Mañana el chileno Nicanor Parra recibirá, aún no se sabe si en persona, el Premio Cervantes. Nicanor Parra tiene 98 años, que es una edad imposible de la que él, dado el aspecto fresco, ocurrente, memorioso y simpático con el que aparece en las numerosas entrevistas que ha concedido estas semanas, se ríe tanto que acaba convirtiéndola en posible, en lo único posible. Nicanor Parra es poeta y antipoeta a partes iguales. Se le conoce más por lo segundo porque ese término es invención suya, pero también es lo primero para no quedar prisionero de una etiqueta, es decir, de un término que, como todos, tiene vocación totalizadora.
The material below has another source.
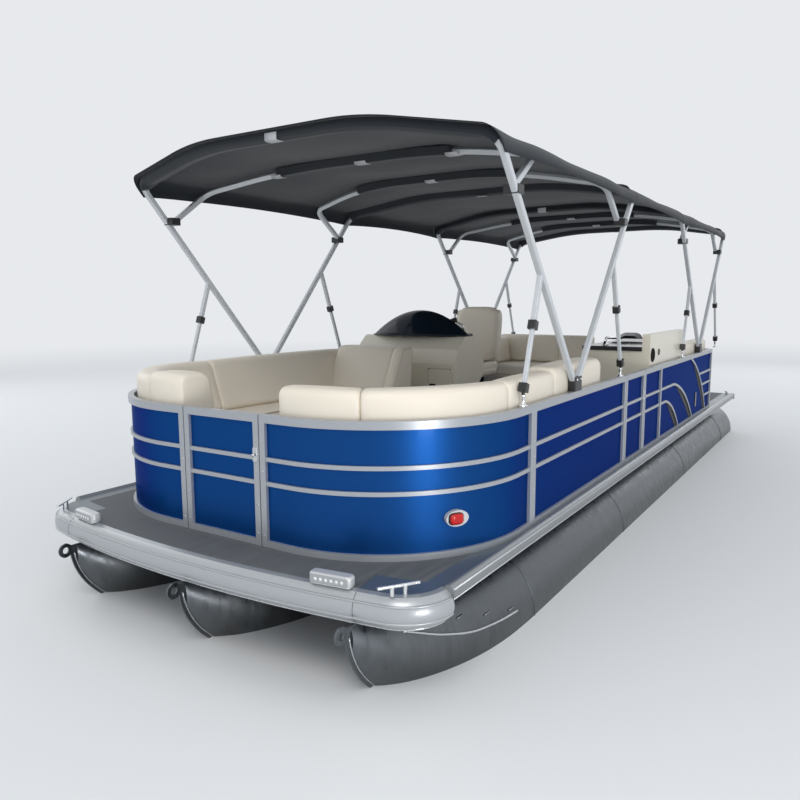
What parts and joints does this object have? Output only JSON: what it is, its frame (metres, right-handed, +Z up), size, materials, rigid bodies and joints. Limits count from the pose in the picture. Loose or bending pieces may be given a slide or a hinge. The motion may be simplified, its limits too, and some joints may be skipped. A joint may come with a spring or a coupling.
{
  "type": "pontoon boat",
  "caption": "Aluminium pontoon boat on tubular floats, with a fenced deck, lounges, a helm, folding shade tops and a tilting outboard motor.",
  "frame": {"origin": "under the middle of the boat's overall length and beam, at the bottom of the keels", "axes": "+X to the bow, +Y to port, +Z up"},
  "size_m": [8.8008, 2.57, 2.8143],
  "materials": {
    "tube_metal": "satin bare sheet",
    "frame_metal": "satin anodised",
    "nose_metal": "satin grey",
    "deck_cover": "textured vinyl",
    "fence_blue": "gloss",
    "vinyl_beige": "smooth coated",
    "moulding_beige": "satin",
    "black_plastic": "fine grain",
    "counter_black": "gloss",
    "smoke_screen": "gloss",
    "canvas": "woven",
    "top_white": "satin",
    "motor_black": "gloss",
    "motor_metal": "satin",
    "chrome": "polished"
  },
  "bodies": {
    "hull": {"tube_port": "tube_metal", "tube_center": "tube_metal", "tube_starboard": "tube_metal", "cross_members": "tube_metal", "deck_board": "deck_cover", "bow_fascia": "nose_metal", "bow_corner_caps": "nose_metal", "side_rails": "nose_metal", "stern_rail": "nose_metal", "fence_bow_port": "frame_metal", "fence_bow_starboard": "frame_metal", "fence_port_forward": "frame_metal", "fence_port_aft": "frame_metal", "fence_starboard": "frame_metal", "fence_stern": "frame_metal", "fence_panels": "fence_blue", "bow_lounge_bases": "moulding_beige", "bow_lounge_seats": "vinyl_beige", "bow_lounge_backs": "vinyl_beige", "chaise_back": "vinyl_beige", "helm_console": "moulding_beige", "windscreen": "smoke_screen", "helm_pedestal": "chrome", "galley_cabinet": "moulding_beige", "galley_counter": "counter_black", "stern_lounge_bases": "moulding_beige", "stern_lounge_seats": "vinyl_beige", "stern_lounge_backs": "vinyl_beige", "top_frame_front": "top_white", "top_frame_rear": "top_white", "top_fittings": "black_plastic", "canopy_front": "canvas", "canopy_bridge": "canvas", "canopy_rear": "canvas", "motor_pod": "tube_metal", "motor_bracket": "motor_metal", "cleats": "chrome", "lamps": "chrome"},
    "bow_gate": {"bow_gate_frame": "frame_metal", "bow_gate_panel": "fence_blue"},
    "side_gate": {"side_gate_frame": "frame_metal", "side_gate_panel": "fence_blue"},
    "stern_gate": {"stern_gate_frame": "frame_metal", "stern_gate_panel": "fence_blue"},
    "console_door": {"console_door": "moulding_beige"},
    "wheel": {"steering_wheel": "black_plastic"},
    "helm_chair": {"helm_chair_seat": "vinyl_beige", "helm_chair_back": "vinyl_beige"},
    "motor_tilt_part": {"motor_swivel": "motor_metal"},
    "motor_steer_part": {"motor_leg": "motor_metal", "motor_cowl": "motor_black", "engine_block": "motor_metal"},
    "propeller_part": {"propeller": "chrome"}
  },
  "joints": [
    {"name": "bow_gate_hinge", "type": "hinge", "parent": "hull", "child": "bow_gate", "pos_m": [4.0013, -0.258, 1.1], "axis": [0, 0, 1], "range_deg": [0, 90]},
    {"name": "side_gate_hinge", "type": "hinge", "parent": "hull", "child": "side_gate", "pos_m": [0.9393, 1.188, 1.1], "axis": [0, 0, -1], "range_deg": [0, 90]},
    {"name": "stern_gate_hinge", "type": "hinge", "parent": "hull", "child": "stern_gate", "pos_m": [-1.7807, 0.057, 1.1], "axis": [0, 0, -1], "range_deg": [0, 90]},
    {"name": "console_door_hinge", "type": "hinge", "parent": "hull", "child": "console_door", "pos_m": [1.3693, -0.201, 1.2], "axis": [0, 0, 1], "range_deg": [0, 100]},
    {"name": "steering", "type": "hinge", "parent": "hull", "child": "wheel", "pos_m": [0.8603, -0.66, 1.612], "axis": [-0.809, 0, 0.5878], "range_deg": [-540, 540]},
    {"name": "chair_swivel", "type": "hinge", "parent": "hull", "child": "helm_chair", "pos_m": [0.3003, -0.62, 1.217], "axis": [0, 0, 1], "continuous": true},
    {"name": "motor_tilt", "type": "hinge", "parent": "hull", "child": "motor_tilt_part", "pos_m": [-3.3597, 0, 0.782], "axis": [0, 1, 0], "range_deg": [-60, 0]},
    {"name": "motor_steer", "type": "hinge", "parent": "motor_tilt_part", "child": "motor_steer_part", "pos_m": [-3.5013, 0, 0.82726], "axis": [0.866, 0, 0.5], "range_deg": [-30, 30]},
    {"name": "propeller_spin", "type": "hinge", "parent": "motor_steer_part", "child": "propeller_part", "pos_m": [-4.22883, 0, 0.81137], "axis": [0.5, 0, -0.866], "continuous": true}
  ]
}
Un antipoeta que se precie tiene que saber ser poeta cuando se lo pida el cuerpo (y viceversa), cuando se lo pida la página, y así, descreyéndose un poco, descansar de sí mismo, mirar hacia otra parte, hacerle una broma irrefutable a la seria identidad propia o yo que a todos nos persigue como si fuera nuestro peor enemigo.

Nicanor Parra ha publicado numerosos libros dispersos, libros que huían como posesos de las trampas del mundo literario, que se volvieron de pronto encontrables gracias a la edición en dos gruesos volúmenes que hizo hace pocos años Círculo de Lectores/Galaxia Gutenberg. Pero de todos ellos el que prefiero es uno que, con motivo del Premio Cervantes, acaba de reeditar de manera preciosa el Fondo de Cultura Económica: La vuelta del Cristo de Elqui.
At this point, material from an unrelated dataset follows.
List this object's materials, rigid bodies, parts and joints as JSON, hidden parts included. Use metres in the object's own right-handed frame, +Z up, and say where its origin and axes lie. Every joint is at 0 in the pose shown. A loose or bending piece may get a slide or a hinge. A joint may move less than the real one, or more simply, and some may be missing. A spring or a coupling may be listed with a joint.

Este Cristo de Elqui se llama, en verdad de mentira, ya que es invención o parto de Nicanor Parra, Domingo Zárate Vega, un humilde analfabeto que, después de que se le apareciera Jesucristo y de meditar retirado durante siete años sobre este suceso, se pone a predicar en hospitales, asilos de ancianos, cárceles, minas y otros lugares repletos de gente necesitada. Para darle mayor verosimilitud a la historia, el libro aporta fotos en blanco y negro de Domingo Zárate y el resto de miembros de su familia. El Cristo de Elqui niega que pueda hacer milagros, que sea mago o un dios encarnado y, en cambio, afirma ser un yerbero con capacidad para atender solo los problemas solucionables. Habla en lengua vulgar porque es la lengua que entiende la gente (y porque no sabe otra), da consejos sensatos y prosaicos (respetar los semáforos, que los hombres se apunten a cursos por correspondencia para conocer mejor a las mujeres, no cortarle las alas a las gallinas), se enfada cuando alguien dice que la pobreza es un signo de inferioridad, denuncia con enorme gracia y sentido común los abusos de los poderosos y proclama que todos somos, hagamos lo que hagamos, sacerdotes, en especial los que se dedican a limpiar alcantarillas. Sus amigos, como escribe en un poema, son los enfermos, los débiles, los pobres de espíritu, los que no tienen dónde caerse muertos, las madres solteras, los campesinos, los que perdieron a su madre, los condenados a cadena perpetua, los humillados por sus propios hijos, los sepultureros, los soñadores, los idealistas.

En otro poema se lee algo de plena actualidad, algo, de hecho, que explica casi toda la actualidad: «hay que tener estómago de avestruz/ para tragarse tanta porquería». El Cristo de Elqui es más que un libro de poemas o un nuevo Evangelio: es una pedrada lanzada contra las ventanas insensibles y cerradas a cal y canto de los que nos obligan a tragar tanta porquería. Quizás no sea suficiente para romperlas, pero sí para inquietarles un poco recordándoles que no nos resignamos y que les estamos vigilando.